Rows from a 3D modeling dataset
● ● ● ● ● ● ●

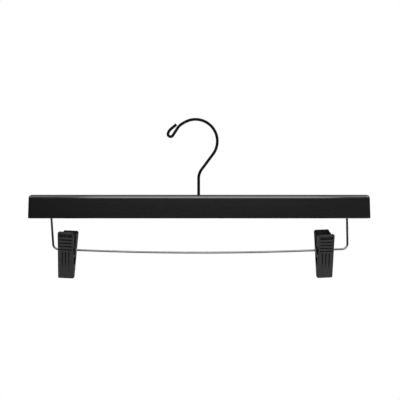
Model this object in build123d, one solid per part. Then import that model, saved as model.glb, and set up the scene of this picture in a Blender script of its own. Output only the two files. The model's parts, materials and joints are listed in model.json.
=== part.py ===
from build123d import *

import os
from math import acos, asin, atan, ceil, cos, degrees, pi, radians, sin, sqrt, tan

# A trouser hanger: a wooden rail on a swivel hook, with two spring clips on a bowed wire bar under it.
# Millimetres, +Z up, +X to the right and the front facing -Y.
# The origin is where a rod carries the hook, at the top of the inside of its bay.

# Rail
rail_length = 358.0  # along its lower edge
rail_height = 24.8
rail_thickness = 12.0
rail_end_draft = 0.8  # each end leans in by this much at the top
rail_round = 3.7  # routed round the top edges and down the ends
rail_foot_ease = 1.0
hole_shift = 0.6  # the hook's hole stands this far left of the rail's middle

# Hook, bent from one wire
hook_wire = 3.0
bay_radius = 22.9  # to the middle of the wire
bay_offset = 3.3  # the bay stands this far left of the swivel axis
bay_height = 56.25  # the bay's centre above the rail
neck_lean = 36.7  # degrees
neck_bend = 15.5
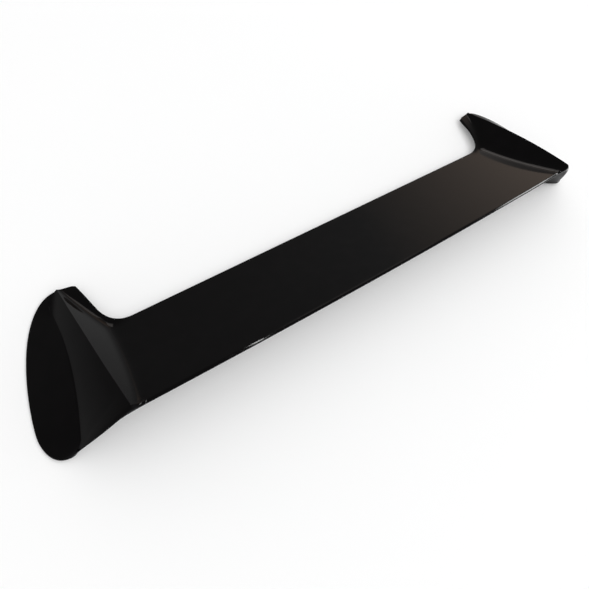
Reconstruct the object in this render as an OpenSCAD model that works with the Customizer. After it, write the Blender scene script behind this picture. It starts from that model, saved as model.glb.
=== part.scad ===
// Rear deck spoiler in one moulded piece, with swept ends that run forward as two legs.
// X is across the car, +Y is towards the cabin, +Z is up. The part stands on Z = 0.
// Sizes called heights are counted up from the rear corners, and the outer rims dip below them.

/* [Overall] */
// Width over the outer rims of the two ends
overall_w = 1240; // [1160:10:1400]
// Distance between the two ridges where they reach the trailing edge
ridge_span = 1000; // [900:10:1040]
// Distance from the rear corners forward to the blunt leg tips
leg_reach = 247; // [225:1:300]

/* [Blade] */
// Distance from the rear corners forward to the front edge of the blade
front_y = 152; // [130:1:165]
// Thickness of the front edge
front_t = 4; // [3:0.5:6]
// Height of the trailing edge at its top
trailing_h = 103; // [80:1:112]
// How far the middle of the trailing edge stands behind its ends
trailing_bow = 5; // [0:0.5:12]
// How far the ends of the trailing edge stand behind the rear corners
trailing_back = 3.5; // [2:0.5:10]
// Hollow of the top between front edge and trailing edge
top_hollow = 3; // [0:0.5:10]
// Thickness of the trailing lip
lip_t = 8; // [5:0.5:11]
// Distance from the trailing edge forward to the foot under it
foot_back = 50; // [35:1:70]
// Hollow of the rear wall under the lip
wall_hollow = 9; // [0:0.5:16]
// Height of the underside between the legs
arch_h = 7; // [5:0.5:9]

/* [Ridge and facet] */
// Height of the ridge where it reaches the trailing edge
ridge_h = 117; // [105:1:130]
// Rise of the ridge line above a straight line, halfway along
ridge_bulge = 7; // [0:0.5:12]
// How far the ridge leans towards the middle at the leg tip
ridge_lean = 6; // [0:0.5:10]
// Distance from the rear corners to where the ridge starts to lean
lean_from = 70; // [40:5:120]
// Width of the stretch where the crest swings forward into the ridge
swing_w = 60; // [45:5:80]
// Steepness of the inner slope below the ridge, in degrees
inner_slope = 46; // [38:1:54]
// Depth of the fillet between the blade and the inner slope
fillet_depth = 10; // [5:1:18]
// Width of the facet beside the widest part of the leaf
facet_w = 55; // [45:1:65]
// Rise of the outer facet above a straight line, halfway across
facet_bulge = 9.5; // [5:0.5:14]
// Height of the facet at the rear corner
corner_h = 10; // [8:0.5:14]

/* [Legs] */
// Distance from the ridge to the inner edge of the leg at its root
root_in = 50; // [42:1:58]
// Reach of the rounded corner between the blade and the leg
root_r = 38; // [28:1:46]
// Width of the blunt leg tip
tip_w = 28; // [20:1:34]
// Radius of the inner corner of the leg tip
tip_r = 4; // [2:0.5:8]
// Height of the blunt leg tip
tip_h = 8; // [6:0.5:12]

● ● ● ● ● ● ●

Repeat all the entries exactly as given.

> _Reply_:
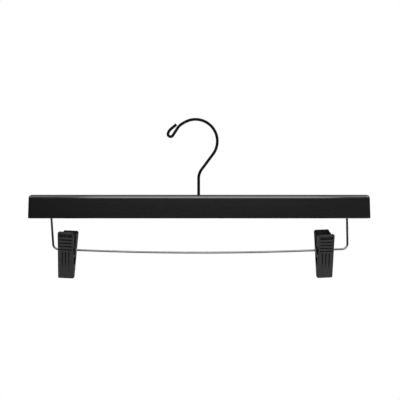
Model this object in build123d, one solid per part. Then import that model, saved as model.glb, and set up the scene of this picture in a Blender script of its own. Output only the two files. The model's parts, materials and joints are listed in model.json.
=== part.py ===
from build123d import *

import os
from math import acos, asin, atan, ceil, cos, degrees, pi, radians, sin, sqrt, tan

# A trouser hanger: a wooden rail on a swivel hook, with two spring clips on a bowed wire bar under it.
# Millimetres, +Z up, +X to the right and the front facing -Y.
# The origin is where a rod carries the hook, at the top of the inside of its bay.

# Rail
rail_length = 358.0  # along its lower edge
rail_height = 24.8
rail_thickness = 12.0
rail_end_draft = 0.8  # each end leans in by this much at the top
rail_round = 3.7  # routed round the top edges and down the ends
rail_foot_ease = 1.0
hole_shift = 0.6  # the hook's hole stands this far left of the rail's middle

# Hook, bent from one wire
hook_wire = 3.0
bay_radius = 22.9  # to the middle of the wire
bay_offset = 3.3  # the bay stands this far left of the swivel axis
bay_height = 56.25  # the bay's centre above the rail
neck_lean = 36.7  # degrees
neck_bend = 15.5
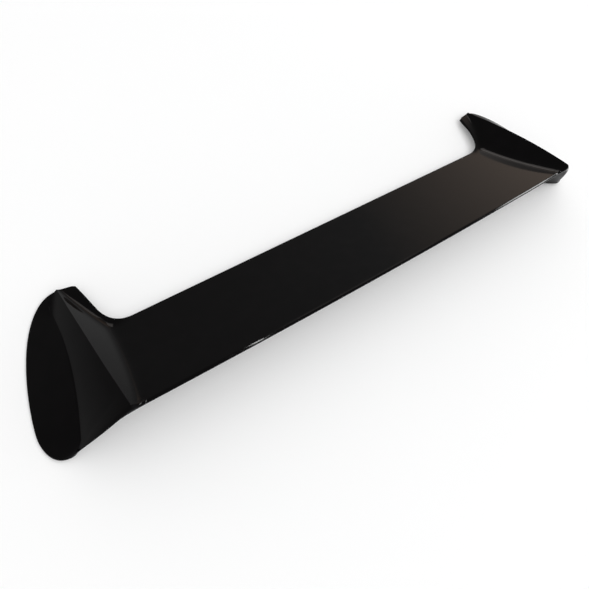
Reconstruct the object in this render as an OpenSCAD model that works with the Customizer. After it, write the Blender scene script behind this picture. It starts from that model, saved as model.glb.
=== part.scad ===
// Rear deck spoiler in one moulded piece, with swept ends that run forward as two legs.
// X is across the car, +Y is towards the cabin, +Z is up. The part stands on Z = 0.
// Sizes called heights are counted up from the rear corners, and the outer rims dip below them.

/* [Overall] */
// Width over the outer rims of the two ends
overall_w = 1240; // [1160:10:1400]
// Distance between the two ridges where they reach the trailing edge
ridge_span = 1000; // [900:10:1040]
// Distance from the rear corners forward to the blunt leg tips
leg_reach = 247; // [225:1:300]

/* [Blade] */
// Distance from the rear corners forward to the front edge of the blade
front_y = 152; // [130:1:165]
// Thickness of the front edge
front_t = 4; // [3:0.5:6]
// Height of the trailing edge at its top
trailing_h = 103; // [80:1:112]
// How far the middle of the trailing edge stands behind its ends
trailing_bow = 5; // [0:0.5:12]
// How far the ends of the trailing edge stand behind the rear corners
trailing_back = 3.5; // [2:0.5:10]
// Hollow of the top between front edge and trailing edge
top_hollow = 3; // [0:0.5:10]
// Thickness of the trailing lip
lip_t = 8; // [5:0.5:11]
// Distance from the trailing edge forward to the foot under it
foot_back = 50; // [35:1:70]
// Hollow of the rear wall under the lip
wall_hollow = 9; // [0:0.5:16]
// Height of the underside between the legs
arch_h = 7; // [5:0.5:9]

/* [Ridge and facet] */
// Height of the ridge where it reaches the trailing edge
ridge_h = 117; // [105:1:130]
// Rise of the ridge line above a straight line, halfway along
ridge_bulge = 7; // [0:0.5:12]
// How far the ridge leans towards the middle at the leg tip
ridge_lean = 6; // [0:0.5:10]
// Distance from the rear corners to where the ridge starts to lean
lean_from = 70; // [40:5:120]
// Width of the stretch where the crest swings forward into the ridge
swing_w = 60; // [45:5:80]
// Steepness of the inner slope below the ridge, in degrees
inner_slope = 46; // [38:1:54]
// Depth of the fillet between the blade and the inner slope
fillet_depth = 10; // [5:1:18]
// Width of the facet beside the widest part of the leaf
facet_w = 55; // [45:1:65]
// Rise of the outer facet above a straight line, halfway across
facet_bulge = 9.5; // [5:0.5:14]
// Height of the facet at the rear corner
corner_h = 10; // [8:0.5:14]

/* [Legs] */
// Distance from the ridge to the inner edge of the leg at its root
root_in = 50; // [42:1:58]
// Reach of the rounded corner between the blade and the leg
root_r = 38; // [28:1:46]
// Width of the blunt leg tip
tip_w = 28; // [20:1:34]
// Radius of the inner corner of the leg tip
tip_r = 4; // [2:0.5:8]
// Height of the blunt leg tip
tip_h = 8; // [6:0.5:12]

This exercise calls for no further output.